Singer, songwriter and performer Natalie Cole has proven to be one of the most beloved performers of all time with nine GRAMMY awards. She rocketed to stardom in 1975 with her debut album, “Inseparable,” earning her a No. 1 single, “This Will Be (An Everlasting Love),” and two GRAMMY awards for Best New Artist, as well as Best Female R&B Vocal Performance. More hit singles followed, and, in 1987, she released “Dangerous,” which sold over two million copies in the U.S. and garnered her three hit singles.
In 1991, Natalie Cole took a bold leap that would change her life and career forever. Already a highly successful R&B artist, she recorded “Unforgettable… With Love,” an album of standards from the American Songbook that included a virtual duet with her late father – Nat King Cole – on the title track. The album spent five weeks at No. 1 on the pop charts, earned six GRAMMY awards and sold more than 14 million copies worldwide.

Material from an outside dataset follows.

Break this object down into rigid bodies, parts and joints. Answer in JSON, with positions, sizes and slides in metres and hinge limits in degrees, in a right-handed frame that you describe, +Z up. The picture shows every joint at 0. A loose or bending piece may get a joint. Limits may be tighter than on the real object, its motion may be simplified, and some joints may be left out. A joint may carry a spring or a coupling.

Cole’s latest album, “Still Unforgettable,” was released in September 2008 garnering her two more GRAMMY awards for Best Traditional Pop Vocal Album and Best Instrumental Accompanying Vocalist. It also earned Cole a NAACP Award for Best Jazz Artist. While recording the album, Cole was diagnosed with chronic hepatitis C during a routine examination. The infection likely resulted from IV drug use many decades ago, which she documented in her autobiography, Angel On My Shoulder (2000).
She is a spokesperson for the United Kidney Research Organization.
Natalie Cole passed away on December 31, 2015.